Quote all of the data below exactly, please.

** Start **

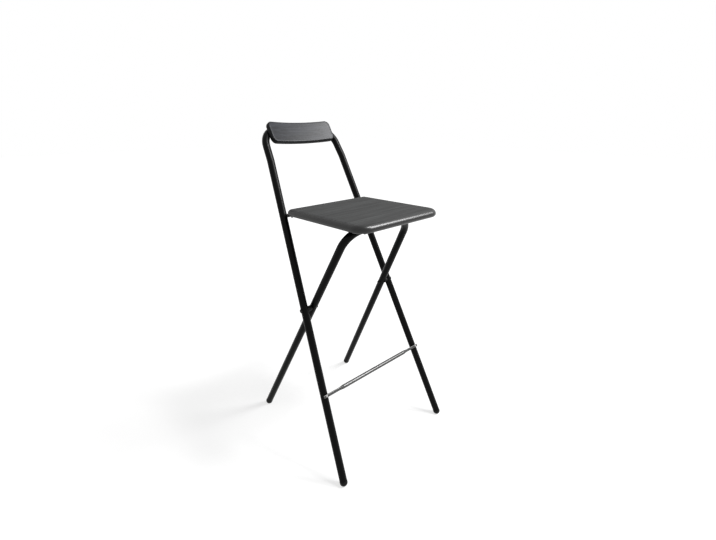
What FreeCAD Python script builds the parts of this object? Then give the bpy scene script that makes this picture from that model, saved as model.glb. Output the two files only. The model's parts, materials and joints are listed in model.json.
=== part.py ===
import FreeCAD, Part
import os
from math import sin, cos, tan, asin, atan, degrees, radians, sqrt, pi
from FreeCAD import Vector, Placement, Rotation
import Sketcher

# Folding bar stool: a splayed front frame that carries the backrest, a splayed rear-leg frame pivoted
# inside it, and a seat board that hangs on the rear-leg frame's crossbar and hooks over a rod at the back.
# Millimetres. X is across the stool, +Y is to the rear, +Z is up, and Z = 0 is the floor.

doc = FreeCAD.newDocument("folding_bar_stool")

# Driving dimensions, one plain number per cell.
SIZES = {
    "tube_dia": 22, "tube_wall": 1.5, "bend_radius": 55, "splay": 5,
    "foot_reach": 228.9, "front_lean": 25.5, "rear_lean": 27.3, "centre_offset": 10.7,
    "front_half_spread": 218.5, "knee_station": 952, "knee_angle": 6.5, "bow_rise": 98.5,
    "bow_bend_radius": 60, "bow_curve_radius": 420, "bow_set_back": 20,
    "frame_side_gap": 7.9, "rear_length": 793.4,
    "foot_dome_radius": 11.4, "foot_centre_height": 10.6, "foot_shoulder": 4, "foot_plug_length": 20,
    "weld_gap": 0.05, "running_gap": 0.3, "fit_gap": 0.05,
    "rod_dia": 10, "rod_rise": 10.4, "seat_rod_gap": 20,
    "pivot_bolt_dia": 8, "pivot_thread_dia": 6, "pivot_bush_dia": 10, "pivot_flange_dia": 16,
    "pivot_head_dia": 12, "pivot_head_height": 2, "pivot_head_round": 1.4, "pivot_barrel_length": 10,
    "seat_width": 307, "seat_front_reach": 87, "seat_thickness": 20, "seat_tilt": 1.4, "seat_lift": 15,
    "seat_front_corner": 38, "seat_rear_corner": 14, "seat_top_round": 9, "seat_under_round": 8,
    "saddle_station": 50, "saddle_width": 24, "saddle_thickness": 2.5, "saddle_ear": 17, "liner_drop": 10,
    "hook_inset": 34.5, "hook_thickness": 3, "hook_depth": 11, "hook_wall": 4.5, "hook_lip": 7,
    "hook_mouth_angle": 26, "hook_reach": 52, "hook_flange_width": 20, "hook_slot_gap": 0.4,
    "hook_edge_gap": 0.9, "hook_screw_inset": 8,
    "wood_screw_dia": 4, "wood_screw_head": 8, "wood_screw_dome": 2.2, "wood_screw_bite": 8,
    "pilot_depth": 13,
    "back_width": 222.5, "back_height": 64.5, "back_thickness": 16, "back_drop": 17,
    "back_corner": 16, "back_edge_round": 5, "back_screw_station": 45,
    "back_screw_bite": 10, "back_pilot_depth": 12,
    "footrest_dia": 12, "footrest_station": 261, "footrest_overhang": 8.3, "footrest_flat_length": 56,
    "footrest_taper": 14, "footrest_end_height": 9, "footrest_end_thickness": 4,
    "rivet_dia": 4, "rivet_head": 7, "rivet_dome": 1.8, "rivet_tail": 1,
}

sheet = doc.addObject("Spreadsheet::Sheet", "Sizes")
for row, (alias, number) in enumerate(SIZES.items(), start=1):
    sheet.set("A%d" % row, alias)
    sheet.set("B%d" % row, str(number))
    sheet.setAlias("B%d" % row, alias)
doc.recompute()


def size(alias):
    """The number that the sheet holds under this alias."""
    return float(sheet.get(alias))


# Places worked out from the driving dimensions.
tube_radius = size("tube_dia") / 2
bore_radius = tube_radius - size("tube_wall")
splay_slope = tan(radians(size("splay")))
front_foot = -size("foot_reach") - size("centre_offset")
rear_foot = size("foot_reach") - size("centre_offset")
front_place = Placement(Vector(0, front_foot, 0), Rotation(Vector(1, 0, 0), -size("front_lean")))
rear_place = Placement(Vector(0, rear_foot, 0), Rotation(Vector(1, 0, 0), size("rear_lean")))
lean_sum = tan(radians(size("front_lean"))) + tan(radians(size("rear_lean")))
pivot_height = (rear_foot - front_foot) / lean_sum
pivot_depth = front_foot + pivot_height * tan(radians(size("front_lean")))
front_pivot_station = pivot_height / cos(radians(size("front_lean")))
rear_pivot_station = pivot_height / cos(radians(size("rear_lean")))
crossbar = rear_place.multVec(Vector(0, 0, size("rear_length")))
tube_across = size("tube_dia") / cos(radians(size("splay")))
rear_half_spread = size("front_half_spread") - tube_across - size("frame_side_gap")
seat_place = Placement(crossbar, Rotation(Vector(1, 0, 0), -size("seat_tilt")))
finished = []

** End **

EXERCISE OUTPUT:
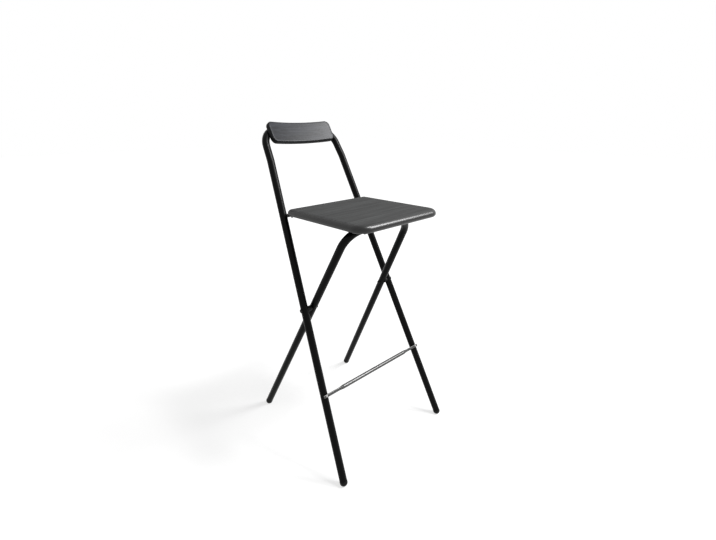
What FreeCAD Python script builds the parts of this object? Then give the bpy scene script that makes this picture from that model, saved as model.glb. Output the two files only. The model's parts, materials and joints are listed in model.json.
=== part.py ===
import FreeCAD, Part
import os
from math import sin, cos, tan, asin, atan, degrees, radians, sqrt, pi
from FreeCAD import Vector, Placement, Rotation
import Sketcher

# Folding bar stool: a splayed front frame that carries the backrest, a splayed rear-leg frame pivoted
# inside it, and a seat board that hangs on the rear-leg frame's crossbar and hooks over a rod at the back.
# Millimetres. X is across the stool, +Y is to the rear, +Z is up, and Z = 0 is the floor.

doc = FreeCAD.newDocument("folding_bar_stool")

# Driving dimensions, one plain number per cell.
SIZES = {
    "tube_dia": 22, "tube_wall": 1.5, "bend_radius": 55, "splay": 5,
    "foot_reach": 228.9, "front_lean": 25.5, "rear_lean": 27.3, "centre_offset": 10.7,
    "front_half_spread": 218.5, "knee_station": 952, "knee_angle": 6.5, "bow_rise": 98.5,
    "bow_bend_radius": 60, "bow_curve_radius": 420, "bow_set_back": 20,
    "frame_side_gap": 7.9, "rear_length": 793.4,
    "foot_dome_radius": 11.4, "foot_centre_height": 10.6, "foot_shoulder": 4, "foot_plug_length": 20,
    "weld_gap": 0.05, "running_gap": 0.3, "fit_gap": 0.05,
    "rod_dia": 10, "rod_rise": 10.4, "seat_rod_gap": 20,
    "pivot_bolt_dia": 8, "pivot_thread_dia": 6, "pivot_bush_dia": 10, "pivot_flange_dia": 16,
    "pivot_head_dia": 12, "pivot_head_height": 2, "pivot_head_round": 1.4, "pivot_barrel_length": 10,
    "seat_width": 307, "seat_front_reach": 87, "seat_thickness": 20, "seat_tilt": 1.4, "seat_lift": 15,
    "seat_front_corner": 38, "seat_rear_corner": 14, "seat_top_round": 9, "seat_under_round": 8,
    "saddle_station": 50, "saddle_width": 24, "saddle_thickness": 2.5, "saddle_ear": 17, "liner_drop": 10,
    "hook_inset": 34.5, "hook_thickness": 3, "hook_depth": 11, "hook_wall": 4.5, "hook_lip": 7,
    "hook_mouth_angle": 26, "hook_reach": 52, "hook_flange_width": 20, "hook_slot_gap": 0.4,
    "hook_edge_gap": 0.9, "hook_screw_inset": 8,
    "wood_screw_dia": 4, "wood_screw_head": 8, "wood_screw_dome": 2.2, "wood_screw_bite": 8,
    "pilot_depth": 13,
    "back_width": 222.5, "back_height": 64.5, "back_thickness": 16, "back_drop": 17,
    "back_corner": 16, "back_edge_round": 5, "back_screw_station": 45,
    "back_screw_bite": 10, "back_pilot_depth": 12,
    "footrest_dia": 12, "footrest_station": 261, "footrest_overhang": 8.3, "footrest_flat_length": 56,
    "footrest_taper": 14, "footrest_end_height": 9, "footrest_end_thickness": 4,
    "rivet_dia": 4, "rivet_head": 7, "rivet_dome": 1.8, "rivet_tail": 1,
}

sheet = doc.addObject("Spreadsheet::Sheet", "Sizes")
for row, (alias, number) in enumerate(SIZES.items(), start=1):
    sheet.set("A%d" % row, alias)
    sheet.set("B%d" % row, str(number))
    sheet.setAlias("B%d" % row, alias)
doc.recompute()


def size(alias):
    """The number that the sheet holds under this alias."""
    return float(sheet.get(alias))


# Places worked out from the driving dimensions.
tube_radius = size("tube_dia") / 2
bore_radius = tube_radius - size("tube_wall")
splay_slope = tan(radians(size("splay")))
front_foot = -size("foot_reach") - size("centre_offset")
rear_foot = size("foot_reach") - size("centre_offset")
front_place = Placement(Vector(0, front_foot, 0), Rotation(Vector(1, 0, 0), -size("front_lean")))
rear_place = Placement(Vector(0, rear_foot, 0), Rotation(Vector(1, 0, 0), size("rear_lean")))
lean_sum = tan(radians(size("front_lean"))) + tan(radians(size("rear_lean")))
pivot_height = (rear_foot - front_foot) / lean_sum
pivot_depth = front_foot + pivot_height * tan(radians(size("front_lean")))
front_pivot_station = pivot_height / cos(radians(size("front_lean")))
rear_pivot_station = pivot_height / cos(radians(size("rear_lean")))
crossbar = rear_place.multVec(Vector(0, 0, size("rear_length")))
tube_across = size("tube_dia") / cos(radians(size("splay")))
rear_half_spread = size("front_half_spread") - tube_across - size("frame_side_gap")
seat_place = Placement(crossbar, Rotation(Vector(1, 0, 0), -size("seat_tilt")))
finished = []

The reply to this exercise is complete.